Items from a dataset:
■ ■ ■

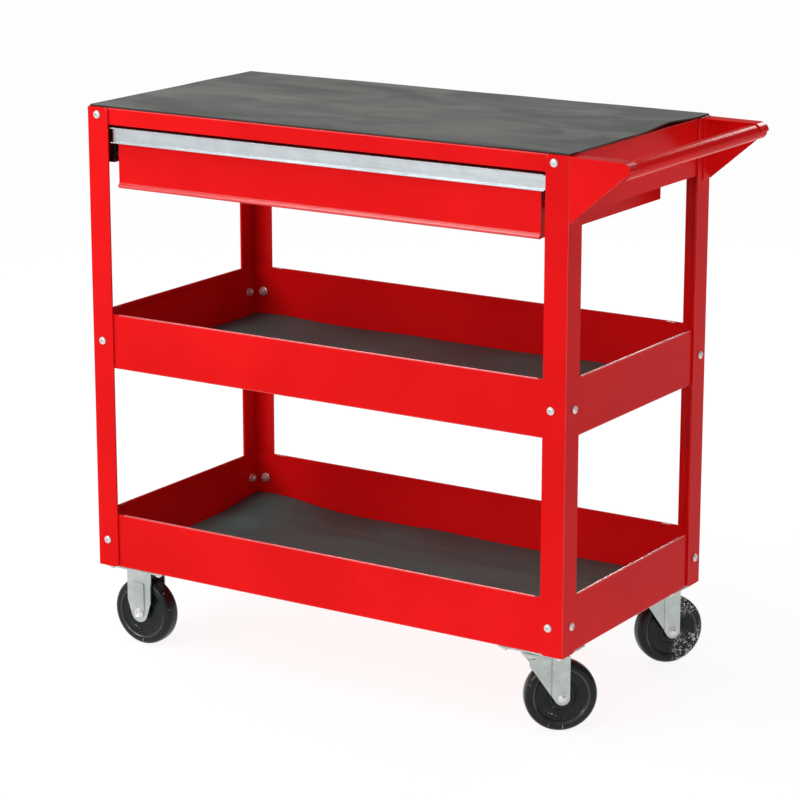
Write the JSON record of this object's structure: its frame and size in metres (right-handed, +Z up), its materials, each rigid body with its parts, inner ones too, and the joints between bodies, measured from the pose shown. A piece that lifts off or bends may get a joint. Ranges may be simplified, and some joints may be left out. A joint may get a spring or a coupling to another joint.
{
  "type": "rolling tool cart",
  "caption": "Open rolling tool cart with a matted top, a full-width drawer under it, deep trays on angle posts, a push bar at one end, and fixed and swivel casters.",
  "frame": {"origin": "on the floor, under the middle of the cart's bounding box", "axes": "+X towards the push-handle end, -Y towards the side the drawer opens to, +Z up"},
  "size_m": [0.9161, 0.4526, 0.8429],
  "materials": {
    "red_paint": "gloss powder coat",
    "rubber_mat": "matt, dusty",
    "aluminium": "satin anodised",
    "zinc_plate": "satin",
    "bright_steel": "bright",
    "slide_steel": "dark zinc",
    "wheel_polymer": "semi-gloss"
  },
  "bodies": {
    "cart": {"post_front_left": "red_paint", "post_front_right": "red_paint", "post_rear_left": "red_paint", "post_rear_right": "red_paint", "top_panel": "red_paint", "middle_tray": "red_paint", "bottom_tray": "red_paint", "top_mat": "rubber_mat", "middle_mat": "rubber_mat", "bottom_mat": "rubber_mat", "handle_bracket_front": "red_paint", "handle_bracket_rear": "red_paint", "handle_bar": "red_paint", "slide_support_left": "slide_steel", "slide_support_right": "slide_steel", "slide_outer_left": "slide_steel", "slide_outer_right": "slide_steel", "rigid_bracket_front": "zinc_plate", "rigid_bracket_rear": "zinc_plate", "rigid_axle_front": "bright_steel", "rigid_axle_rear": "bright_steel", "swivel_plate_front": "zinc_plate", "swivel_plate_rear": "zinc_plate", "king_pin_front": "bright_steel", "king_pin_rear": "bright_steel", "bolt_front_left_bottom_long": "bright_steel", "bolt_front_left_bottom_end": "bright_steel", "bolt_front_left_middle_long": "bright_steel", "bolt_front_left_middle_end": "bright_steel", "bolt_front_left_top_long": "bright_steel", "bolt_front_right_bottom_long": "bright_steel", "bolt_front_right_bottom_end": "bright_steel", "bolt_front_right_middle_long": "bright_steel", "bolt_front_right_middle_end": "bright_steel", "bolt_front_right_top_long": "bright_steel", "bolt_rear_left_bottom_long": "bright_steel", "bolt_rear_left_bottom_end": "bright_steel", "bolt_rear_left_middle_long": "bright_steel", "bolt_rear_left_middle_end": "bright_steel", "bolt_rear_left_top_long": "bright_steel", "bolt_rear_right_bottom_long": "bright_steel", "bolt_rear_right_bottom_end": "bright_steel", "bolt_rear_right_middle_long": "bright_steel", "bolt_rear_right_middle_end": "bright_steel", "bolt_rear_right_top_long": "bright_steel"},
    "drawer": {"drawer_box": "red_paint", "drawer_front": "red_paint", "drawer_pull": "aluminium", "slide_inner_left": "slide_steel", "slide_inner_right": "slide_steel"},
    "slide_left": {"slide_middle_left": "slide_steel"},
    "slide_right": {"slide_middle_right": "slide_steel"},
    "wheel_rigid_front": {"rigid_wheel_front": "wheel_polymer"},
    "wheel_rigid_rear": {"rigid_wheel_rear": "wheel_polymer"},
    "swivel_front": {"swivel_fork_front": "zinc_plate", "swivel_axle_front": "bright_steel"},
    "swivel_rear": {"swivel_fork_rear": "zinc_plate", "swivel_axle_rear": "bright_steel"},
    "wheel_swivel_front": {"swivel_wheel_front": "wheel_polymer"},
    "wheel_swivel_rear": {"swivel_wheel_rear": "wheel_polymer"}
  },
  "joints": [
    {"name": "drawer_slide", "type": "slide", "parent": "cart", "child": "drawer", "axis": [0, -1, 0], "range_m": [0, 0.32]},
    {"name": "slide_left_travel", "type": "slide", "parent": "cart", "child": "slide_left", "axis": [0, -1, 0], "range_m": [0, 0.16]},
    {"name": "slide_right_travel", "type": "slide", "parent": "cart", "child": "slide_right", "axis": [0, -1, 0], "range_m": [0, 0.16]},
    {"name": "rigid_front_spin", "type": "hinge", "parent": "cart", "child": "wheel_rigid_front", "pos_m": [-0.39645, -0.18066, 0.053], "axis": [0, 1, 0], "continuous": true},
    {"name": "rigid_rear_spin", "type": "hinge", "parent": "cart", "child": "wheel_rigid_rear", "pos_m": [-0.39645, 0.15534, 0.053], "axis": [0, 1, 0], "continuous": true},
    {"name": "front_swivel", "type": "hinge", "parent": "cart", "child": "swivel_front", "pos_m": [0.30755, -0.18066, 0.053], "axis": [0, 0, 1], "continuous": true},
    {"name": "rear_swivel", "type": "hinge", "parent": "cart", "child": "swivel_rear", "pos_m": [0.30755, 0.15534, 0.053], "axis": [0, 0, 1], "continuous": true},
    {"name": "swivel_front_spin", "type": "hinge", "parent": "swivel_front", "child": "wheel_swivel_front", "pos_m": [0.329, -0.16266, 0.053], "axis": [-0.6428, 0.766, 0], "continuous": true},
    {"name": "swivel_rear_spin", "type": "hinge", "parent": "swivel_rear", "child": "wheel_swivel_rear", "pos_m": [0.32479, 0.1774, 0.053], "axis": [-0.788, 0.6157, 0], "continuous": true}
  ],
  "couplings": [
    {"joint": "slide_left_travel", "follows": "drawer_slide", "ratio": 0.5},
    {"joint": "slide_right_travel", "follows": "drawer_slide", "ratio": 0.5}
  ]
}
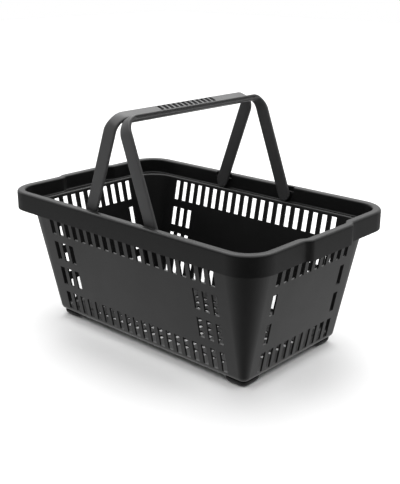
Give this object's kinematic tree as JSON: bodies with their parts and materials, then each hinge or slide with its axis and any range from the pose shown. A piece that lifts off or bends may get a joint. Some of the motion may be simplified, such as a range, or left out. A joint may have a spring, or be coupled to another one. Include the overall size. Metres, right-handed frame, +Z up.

■ ■ ■

From the material above, gather all lines that include the string "joints" and copy them.

▶ **TASK RESULT**:
Write the JSON record of this object's structure: its frame and size in metres (right-handed, +Z up), its materials, each rigid body with its parts, inner ones too, and the joints between bodies, measured from the pose shown. A piece that lifts off or bends may get a joint. Ranges may be simplified, and some joints may be left out. A joint may get a spring or a coupling to another joint.
  "joints": [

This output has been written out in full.